The Air Force’s Latest GPS Alternative: Earth’s Magnetic Fields - aaron695
https://www.defenseone.com/technology/2020/07/air-forces-latest-gps-alternative-earths-magnetic-fields/167387/
======
vlovich123
> They showed that magnetic field readings can be accurate to ten meters, only
> slightly inferior to GPS, which is accurate down to three meters

GPS is accurate to within 30 cm. My old team at Apple did this for indoor
positioning. The challenge was that the mag readings can be highly variable
indoors & don't have enough texture outdoors. It's interesting they've managed
to get it down to 10m.
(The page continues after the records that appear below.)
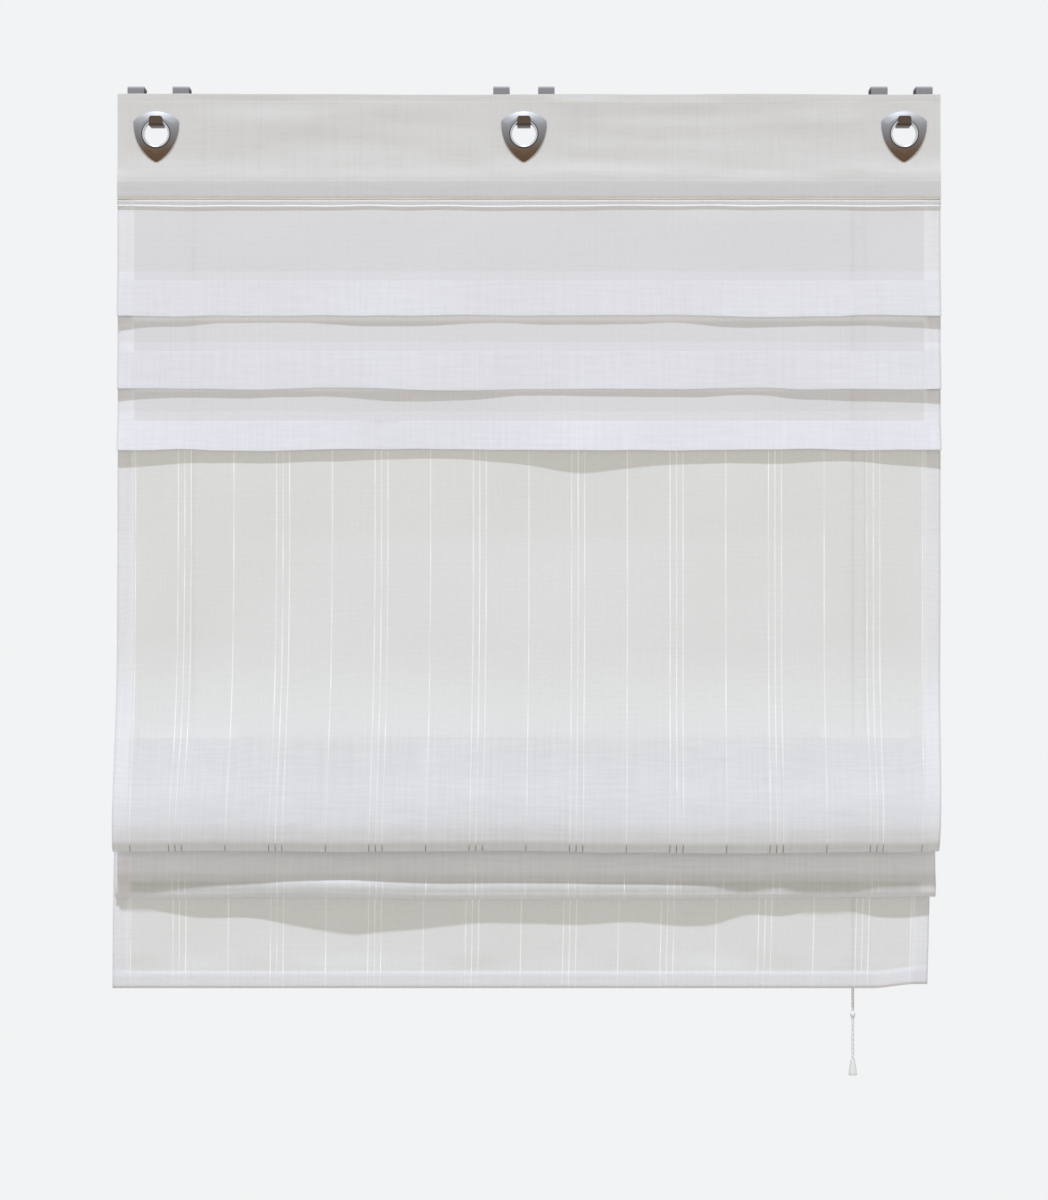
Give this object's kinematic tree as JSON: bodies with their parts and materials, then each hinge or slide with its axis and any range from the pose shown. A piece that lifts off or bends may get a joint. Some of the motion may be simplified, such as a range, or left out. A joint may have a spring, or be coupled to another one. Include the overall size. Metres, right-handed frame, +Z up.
{
  "type": "roman blind",
  "caption": "Sheer roman blind hung on bent steel hooks through shield eyelets, with sewn tucks, drawn-up folds, a bar in the hem and a cord pull with stopper.",
  "frame": {"origin": "top front edge of the board that the hooks sit on, at the blind's middle", "axes": "+X along the blind to the right as seen from the room, +Y back from the room, +Z up"},
  "size_m": [0.8, 0.0695, 0.9649],
  "materials": {
    "header_cloth": "closely woven off-white cotton, matte",
    "plain_voile": "plain sheer voile, off-white",
    "striped_voile": "sheer voile with thicker stripe threads, off-white",
    "bar_plastic": "extruded, white",
    "hook_steel": "stamped steel, grey lacquer",
    "eyelet_metal": "pressed and nickel plated, satin",
    "washer_metal": "stamped",
    "ring_plastic": "moulded, milky white",
    "cord": "braided polyester, white",
    "bell_plastic": "moulded, white",
    "stopper_plastic": "moulded, white",
    "spring_steel": "bright spring wire"
  },
  "bodies": {
    "top": {"header_band": "header_cloth", "tucked_panel": "plain_voile", "striped_panel": "striped_voile", "header_bar": "bar_plastic", "guide_rings": "ring_plastic", "ring_row_4": "ring_plastic", "ring_row_3": "ring_plastic", "lift_cord_left": "cord", "lift_cord_right": "cord", "stopper_barrel": "stopper_plastic", "stopper_spring": "spring_steel", "hook_left": "hook_steel", "eyelet_left": "eyelet_metal", "washer_left": "washer_metal", "hook_middle": "hook_steel", "eyelet_middle": "eyelet_metal", "washer_middle": "washer_metal", "hook_right": "hook_steel", "eyelet_right": "eyelet_metal", "washer_right": "washer_metal"},
    "upper_fold": {"upper_fold_front": "striped_voile"},
    "second_rings": {"upper_fold_back": "striped_voile", "ring_row_2": "ring_plastic", "upper_cord_spans": "cord"},
    "lower_fold": {"lower_fold_front": "striped_voile"},
    "hem": {"lower_fold_back": "striped_voile", "ring_row_1": "ring_plastic", "lower_cord_spans": "cord", "end_knots": "cord", "bottom_panel": "striped_voile", "hem_bar": "bar_plastic"},
    "pull": {"pull_strands": "cord", "join_knot": "cord", "pull_cord": "cord", "bell": "bell_plastic"},
    "stopper_button": {"stopper_plunger": "stopper_plastic"}
  },
  "joints": [
    {"name": "upper_fold_rise", "type": "slide", "parent": "top", "child": "upper_fold", "axis": [0, 0, 1], "range_m": [-0.095, 0.015], "deforming": ["upper_fold_front"]},
    {"name": "second_rings_rise", "type": "slide", "parent": "upper_fold", "child": "second_rings", "axis": [0, 0, 1], "range_m": [-0.095, 0.015], "deforming": ["upper_fold_back", "upper_cord_spans"]},
    {"name": "lower_fold_rise", "type": "slide", "parent": "second_rings", "child": "lower_fold", "axis": [0, 0, 1], "range_m": [-0.095, 0.015], "deforming": ["lower_fold_front"]},
    {"name": "hem_rise", "type": "slide", "parent": "lower_fold", "child": "hem", "axis": [0, 0, 1], "range_m": [-0.095, 0.015], "deforming": ["lower_fold_back", "lower_cord_spans"]},
    {"name": "pull", "type": "slide", "parent": "top", "child": "pull", "axis": [0, 0, -1], "range_m": [-0.38, 0.06], "deforming": ["pull_strands"]},
    {"name": "stopper_press", "type": "slide", "parent": "top", "child": "stopper_button", "axis": [1, 0, 0], "range_m": [0, 0.002], "stiffness_N_per_m": 300, "springref_m": -0.003, "deforming": ["stopper_spring"]}
  ],
  "couplings": [
    {"joint": "second_rings_rise", "follows": "upper_fold_rise", "ratio": 1},
    {"joint": "lower_fold_rise", "follows": "upper_fold_rise", "ratio": 1},
    {"joint": "hem_rise", "follows": "upper_fold_rise", "ratio": 1},
    {"joint": "pull", "follows": "upper_fold_rise", "ratio": 4}
  ]
}
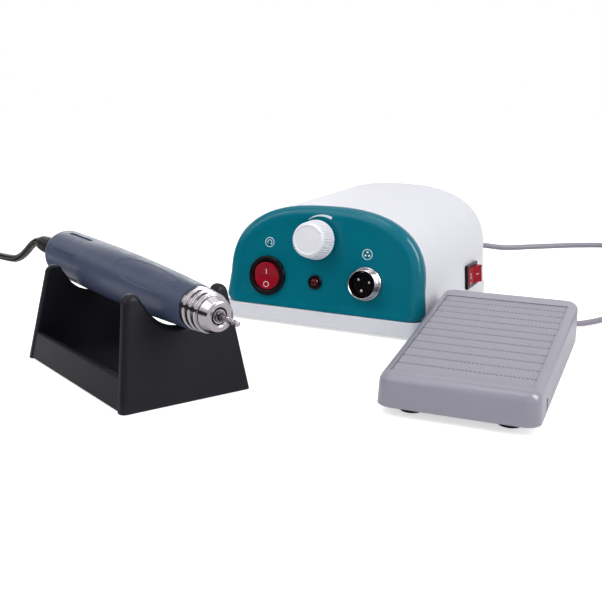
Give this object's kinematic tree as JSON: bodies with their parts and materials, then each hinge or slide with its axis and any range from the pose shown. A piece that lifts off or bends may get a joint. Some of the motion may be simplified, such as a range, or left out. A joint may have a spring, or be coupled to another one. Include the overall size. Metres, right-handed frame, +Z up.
{
  "type": "dental laboratory micromotor set",
  "caption": "Bench micromotor: arched control box with rocker, knob, lamp and round socket, straight handpiece on a saddle cradle, and a ribbed foot pedal, each with its coiled lead.",
  "frame": {"origin": "on the floor under the middle of the box round the control box, cradle with handpiece and pedal, without the cords", "axes": "+X to the right, seen from the front of the control box, +Y to its rear, +Z up"},
  "size_m": [0.4984, 0.4512, 0.0731],
  "materials": {
    "white_shell": "satin moulded plastic",
    "teal_panel": "glossy moulded plastic",
    "black_plastic": "fine-grained moulded plastic",
    "red_rocker": "translucent glossy plastic",
    "red_lens": "clear tinted lens",
    "white_knob": "satin moulded plastic",
    "polished_steel": "polished",
    "dark_steel": "machined",
    "blue_grey_sleeve": "satin coating",
    "black_rubber": "matte",
    "grey_pedal": "satin moulded plastic",
    "grey_mat": "ribbed matte rubber",
    "grey_lead": "smooth cable sheath",
    "black_lead": "smooth cable sheath",
    "iron_core": "laminated",
    "copper": "lacquered winding",
    "board_green": "solder mask",
    "carbon": "pressed and sintered"
  },
  "bodies": {
    "base": {"base_tray": "white_shell", "box_foot_1": "black_rubber", "box_foot_2": "black_rubber", "box_foot_3": "black_rubber", "box_foot_4": "black_rubber", "circuit_board": "board_green", "cradle": "black_plastic", "direction_switch_body": "black_plastic", "front_panel": "teal_panel", "fuse_holder": "black_plastic", "light_bezel": "black_plastic", "light_lens": "red_lens", "mains_cord": "grey_lead", "mains_cord_coil": "grey_lead", "mains_gland": "black_rubber", "mains_plug": "grey_lead", "motor_cord": "black_lead", "motor_cord_coil": "black_lead", "motor_plug_body": "polished_steel", "motor_socket_insert": "black_plastic", "motor_socket_shell": "polished_steel", "pedal_base": "grey_pedal", "pedal_cord": "grey_lead", "pedal_cord_coil": "grey_lead", "pedal_foot_1": "black_rubber", "pedal_foot_2": "black_rubber", "pedal_foot_3": "black_rubber", "pedal_foot_4": "black_rubber", "pedal_grommet": "grey_lead", "pedal_hinge_pin": "polished_steel", "pedal_microswitch": "black_plastic", "pedal_plug": "polished_steel", "pedal_socket": "polished_steel", "pedal_spring": "polished_steel", "power_switch_body": "black_plastic", "rear_panel": "white_shell", "speed_control": "dark_steel", "top_shell": "white_shell", "transformer": "iron_core"},
    "handpiece": {"handpiece_sleeve": "blue_grey_sleeve", "rear_bush": "black_plastic", "cord_relief": "black_rubber", "motor_can": "polished_steel", "magnet_ring": "carbon", "brush_upper": "carbon", "brush_lower": "carbon", "rear_bearing": "polished_steel", "front_bearing": "polished_steel", "nose_cone": "polished_steel"},
    "spindle": {"armature": "copper", "spindle": "dark_steel", "collet": "dark_steel", "bur_shank": "polished_steel"},
    "chuck": {"chuck_ring": "polished_steel"},
    "plug_ring": {"motor_plug_ring": "polished_steel"},
    "speed_knob": {"speed_knob": "white_knob"},
    "direction_rocker": {"direction_rocker": "red_rocker"},
    "power_rocker": {"power_rocker": "red_rocker"},
    "pedal_cover": {"pedal_cover": "grey_pedal", "pedal_mat": "grey_mat"}
  },
  "joints": [
    {"name": "handpiece_lift", "type": "slide", "parent": "base", "child": "handpiece", "axis": [0, 0, 1], "range_m": [0, 0.06]},
    {"name": "spindle_spin", "type": "hinge", "parent": "handpiece", "child": "spindle", "pos_m": [-0.11352, -0.07924, 0.0456], "axis": [0.8851, -0.4647, -0.0255], "continuous": true},
    {"name": "chuck_twist", "type": "hinge", "parent": "handpiece", "child": "chuck", "pos_m": [-0.11352, -0.07924, 0.0456], "axis": [0.8851, -0.4647, -0.0255], "range_deg": [0, 60]},
    {"name": "plug_ring_turn", "type": "hinge", "parent": "base", "child": "plug_ring", "pos_m": [-0.22039, -0.09393, 0.0095], "axis": [1, 0, 0], "continuous": true},
    {"name": "speed_knob_turn", "type": "hinge", "parent": "base", "child": "speed_knob", "pos_m": [-0.00379, 0.00636, 0.05019], "axis": [0, -0.9923, 0.1236], "range_deg": [-80, 220]},
    {"name": "direction_rock", "type": "hinge", "parent": "base", "child": "direction_rocker", "pos_m": [-0.03399, 0.00349, 0.02717], "axis": [1, 0, 0], "range_deg": [-16, 0]},
    {"name": "power_rock", "type": "hinge", "parent": "base", "child": "power_rocker", "pos_m": [0.06063, 0.10817, 0.0198], "axis": [-0.0837, 0.0013, 0.9965], "range_deg": [0, 20]},
    {"name": "pedal_press", "type": "hinge", "parent": "base", "child": "pedal_cover", "pos_m": [0.10693, -0.09451, 0.0088], "axis": [0.9987, 0.0516, 0], "range_deg": [-1.1, 0], "stiffness_Nm_per_rad": 1.5, "springref_deg": 11.46, "deforming": ["pedal_spring"]}
  ]
}
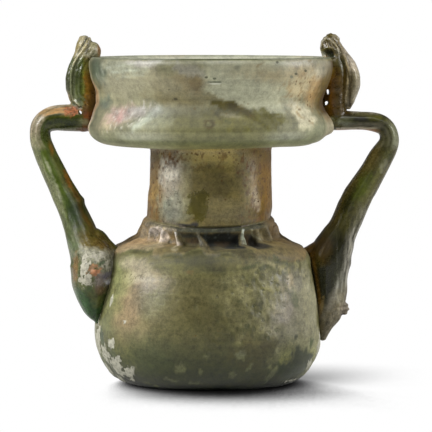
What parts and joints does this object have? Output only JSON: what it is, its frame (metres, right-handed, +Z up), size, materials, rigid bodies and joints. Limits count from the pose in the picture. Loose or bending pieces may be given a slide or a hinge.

That could be pretty valuable when you integrate it as
part of your overall SLAM algorithm & to reduce the overall power
requirements. Instead of having GPS always on, primarily use mag + IMU dead
reckoning. Then strobe the GPS every minute or so to get a more accurate fix
(GPS signal generally can reacquire within a minute of a previous successful
reading).

------
narwally
I know the navy is also working on a gps alternative for their nuclear
submarines. They currently use inertial navigation, but they still have to
surface periodically to recalibrate it using radio signals. Ideally they would
eliminate the need to surface for navigation, especially while operating
underneath Arctic ice where surfacing is dangerous and not always possible.